> EXERCISE TASK
Go through the listing below and gather every line with the word "part".

--------

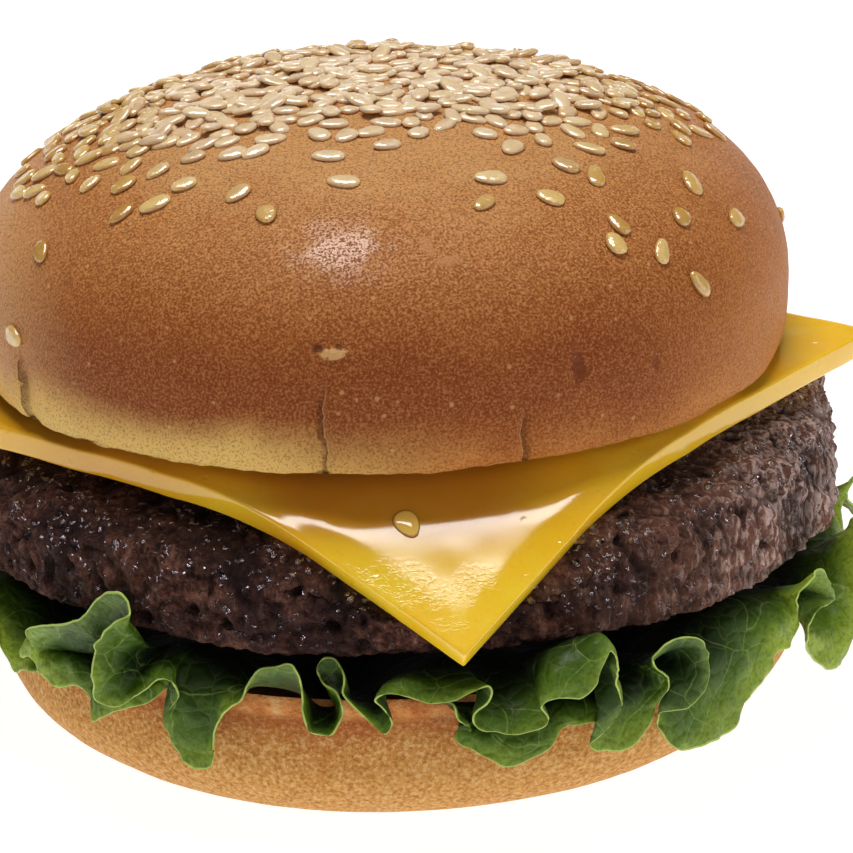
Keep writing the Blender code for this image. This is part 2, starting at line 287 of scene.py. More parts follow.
class Finish:
    """One Principled material while it is written."""

    def __init__(self, name, **constants):
        self.material = bpy.data.materials.new(name)
        self.material.use_nodes = True
        self.tree = self.material.node_tree
        self.shader = self.tree.nodes["Principled BSDF"]
        for socket, value in constants.items():
            self.shader.inputs[socket.replace("_", " ")].default_value = value
        self.place = self.node("ShaderNodeTexCoord", output="Object")

    def node(self, kind, settings=None, inputs=None, output=0):
        """Adds a node: its settings first, then the values or links of its sockets."""
        made = self.tree.nodes.new(kind)
        for key, value in (settings or {}).items():
            if key == "stops":
                self.fill_ramp(made.color_ramp, value)
            else:
                setattr(made, key, value)
        for key, value in (inputs or {}).items():
            if isinstance(value, Value):
                self.tree.links.new(value.socket, made.inputs[key])
            else:
                made.inputs[key].default_value = value
        return Value(self, made.outputs[output])

    def fill_ramp(self, ramp, stops):
        while len(ramp.elements) < len(stops):
            ramp.elements.new(0.5)
        for element, (position, colour) in zip(ramp.elements, stops):
            element.position = position
            element.color = colour

    def part(self, vector, index):
        """X, Y or Z of a vector."""
        return self.node("ShaderNodeSeparateXYZ", None, {0: vector}, index)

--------

> WRITTEN ANSWER
Keep writing the Blender code for this image. This is part 2, starting at line 287 of scene.py. More parts follow.
    def part(self, vector, index):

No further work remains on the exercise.